No. Recyclability depends on the resin type, the package components, and whether local recycling systems accept and process it. A package can be designed for recyclability and still fail if it includes incompatible inks, labels, coatings, or closures. The answer can also change by region, since what is accepted in Germany may not be accepted in parts of the United States or Southeast Asia.

How does mono material packaging affect cost?

Costs can rise during development because barrier performance and tooling may need adjustments. Over time, brands may see savings through simpler inventory, fewer material types, and reduced packaging complexity.
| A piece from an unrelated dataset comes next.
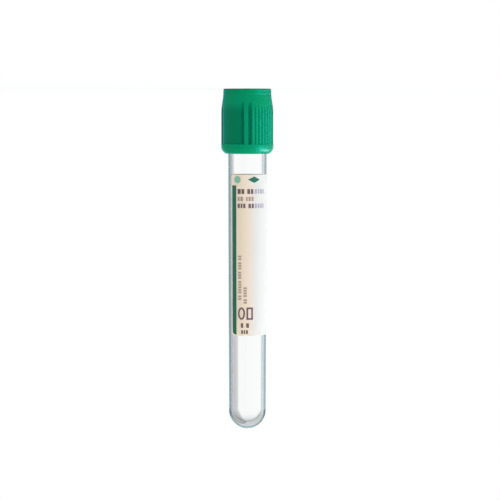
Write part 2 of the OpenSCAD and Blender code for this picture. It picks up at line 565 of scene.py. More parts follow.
@dataclass(frozen=True)
class ClearPlastic:
    """Clear moulded plastic, a little cool, with painted shade that turns it grey towards its edges, where
    darker surroundings would show through.

    Attributes:
        face: Colour where the wall is looked at squarely.
        edge: Colour of the painted shade where the wall is looked at along its surface.
        outside_painted_shade: Slants at which the outside begins to look grey and has the edge colour.
        bore_painted_shade: The same for the bore; a slant is 0 squarely and 1 along the surface.
        side_name: Name of the mesh attribute that is 1 on the outside and 0 in the bore.
        ior: Index of refraction.
        roughness: Roughness of the moulded surface.
    """

    face: Color = (0.998, 0.999, 1.0)
    edge: Color = (0.16, 0.245, 0.28)
    outside_painted_shade: Point = (0.36, 0.61)
    bore_painted_shade: Point = (0.47, 0.78)
    side_name: str = "outside"
    ior: float = 1.46
    roughness: float = 0.02

    def material(self) -> bpy.types.Material:
        """Build the material.

        Returns:
            A smooth clear shader that lets light through in its shadow.
        """
        bench = MaterialBench("clear_plastic")
        side = bench.attribute(self.side_name)
        start, end = (bench.between(side, *slants) for slants in zip(self.bore_painted_shade, self.outside_painted_shade))
        slant = bench.node("ShaderNodeLayerWeight", 0.5, output="Facing")
        # Painted shade: the base colour greys at grazing slants.
        wall = bench.plastic(
            Base_Color=bench.blend(bench.eased(slant, start, end), self.face, self.edge),
            Roughness=self.roughness,
            IOR=self.ior,
            Transmission_Weight=1.0,
            Normal=bench.relief(bench.grain(size=6.0, detail=1.0), depth=0.004),
        )
        return bench.done(bench.shown_to("Shadow", bench.node("ShaderNodeBsdfTransparent"), wall))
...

For small runs, pricing may sit around $0.15 to $0.24 per unit depending on the spec, while high-barrier structures and custom tooling can push development budgets into the $20,000 to $45,000 range.

How long does mono material packaging development usually take?

The timeline depends on the product, testing requirements, and whether the structure needs new tooling. A simple conversion may move faster, while high-barrier food or sensitive products often need longer trial and validation cycles. A straightforward run can take 12 to 15 business days from proof approval, while a more complex structure may stretch to 6 to 12 weeks once shelf-life and transport testing are included.

What should I test before switching to mono material packaging?

Test seal integrity, shelf life, product protection, drop performance, print durability, and compatibility of all components. Also verify recyclability claims with supplier data or external guidelines before launch. If the package includes paperboard, kraft paper, or corrugated cardboard secondary packaging, test those components too, especially if they are specified at 350gsm C1S artboard or similar weights for premium presentation.